L’article 33 reste donc un outil peu utilisé, car nous sommes un État de droit, de freins et de contrepoids, et que la plupart d’entre nous comprennent que les lois doivent résister à une contestation judiciaire recevable. C’est précisément pour cette raison qu’il n’a jamais été invoqué par le gouvernement fédéral. Bien que le bureau du chef conservateur ait laissé entendre qu’un gouvernement conservateur serait prêt à envisager de recourir à cette clause, aucun autre parti n’a jamais évoqué cette possibilité à l’échelle fédérale.

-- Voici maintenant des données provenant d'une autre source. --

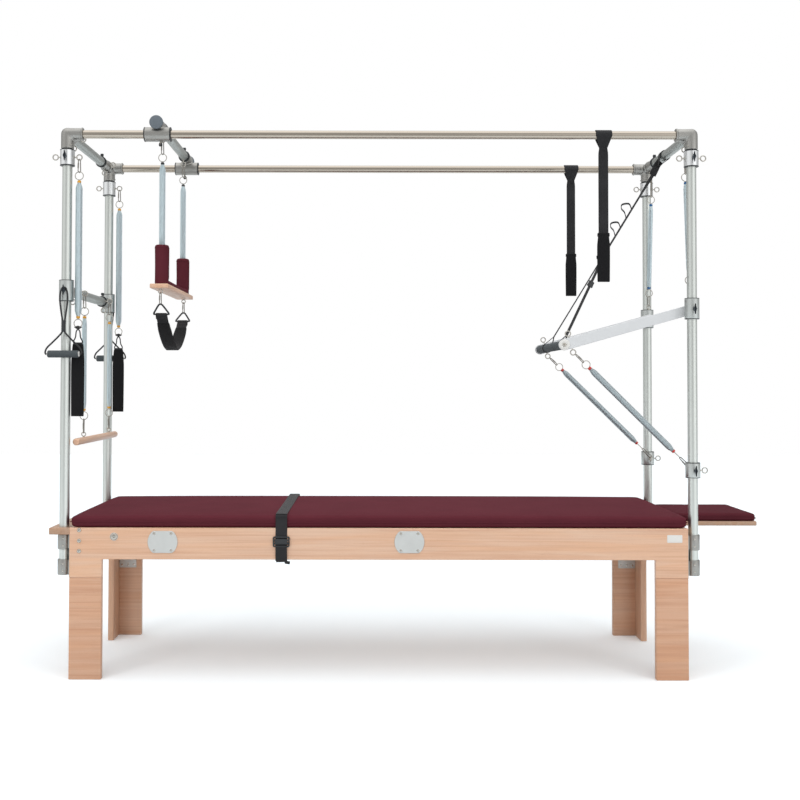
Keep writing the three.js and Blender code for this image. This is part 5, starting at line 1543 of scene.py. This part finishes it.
class TRAPEZE_OT_arm_springs(bpy.types.Operator):
    """Builds the two arm springs and the ankle loops that hang from them"""

    bl_idname = "trapeze_table.arm_springs"
    bl_label = "Arm springs and ankle loops"

    def execute(self, context):
        for depth, side in DEPTHS.items():
            eye = eye_at(spot(-POST_X + COLLAR_RADIUS, side * POST_Y, COLLAR_EYE_Z), X)
            end = eye - Z * (TIP_DROP + WINDING_LENGTHS["arm"])
            shape = Shape()
            upper_link(shape, eye, -Z)
            winding(shape, eye - Z * TIP_DROP, end, COIL_RADII["arm"], "dipped_yellow")
            held = lower_ring(shape, end, -Z, Y)
            node = f"arm_spring_{depth}"
            shape.piece(f"{node}_wound", f"{node}_body", "zinc_spring_wire", node)
            self.ankle_loop(depth, held)
        return {"FINISHED"}

    def ankle_loop(self, depth, held):
        """A knotted cord that spreads to a band of padded webbing with an open eye."""
        node = f"ankle_loop_{depth}"
        foot = box(node)[0].z
        knot = held - Z * (RING_RADIUS + 2)
        band_top = foot + 292
        x, y = held.x, held.y
        shape = Shape()
        turns_of_knot = [
            Vector((x + 8 * math.cos(a), y + 5 * math.sin(a * 2), knot.z + 4 * math.sin(a) + 2))
            for a in turns(24)
        ]
        shape.add("braided_cord", wire(turns_of_knot, 2.6, 10, closed=True))
        shape.add("braided_cord", ring(knot + Z, X, 6.5, 2.4))
        for sx in (-1, 1):
            ear = [knot + Vector(p) for p in ((0, 0, -3), (sx * 8, 0, 0), (sx * 12, 0, 4), (sx * 13, 0, 1))]
            shape.add("braided_cord", wire(smooth_path(ear, 4), 2.5, 10))
        # The cord stays narrow above the band, clear of the crossbar's sleeve that slides down past it
        half = [(0, knot.z - 4), (7, knot.z - 14)]
        half += [(10, band_top + 22), (17.5, band_top + 6), (13, band_top - 3)]
        path = [Vector((x - out, y, z)) for out, z in half]
        path += [Vector((x + out, y, z)) for out, z in reversed(half)]
        shape.add("braided_cord", wire(smooth_path(path, 6), 2.5, 10))
        shape.piece(f"ankle_cord_{depth}", f"{node}_body", "black_webbing")
        band = Shape()
        band.add("brushed_fleece", hanging_loop(x, y, band_top, foot, 4.4, 49))
        tab = [Vector((x, y + dy, band_top + dz)) for dy, dz in ((-5, -6), (0, 0.5), (5, -6))]
        band.add("webbing_lengthways", strap(smooth_path(tab, 5), X, 34, 3))
        made = band.piece(f"ankle_band_{depth}", f"{node}_body", "black_webbing", node)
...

En fait, dans un sondage réalisé par Angus Reid l’année dernière, la majorité des personnes interrogées, soit 55 %, ont dit souhaiter que l’article 33 soit aboli.

Il nous appartient, en tant que législateurs, d’adopter des lois, et il appartient aux tribunaux de déterminer si ces mêmes lois sont constitutionnelles. Se soustraire aux contestations judiciaires par le biais de la disposition de dérogation crée un dangereux précédent.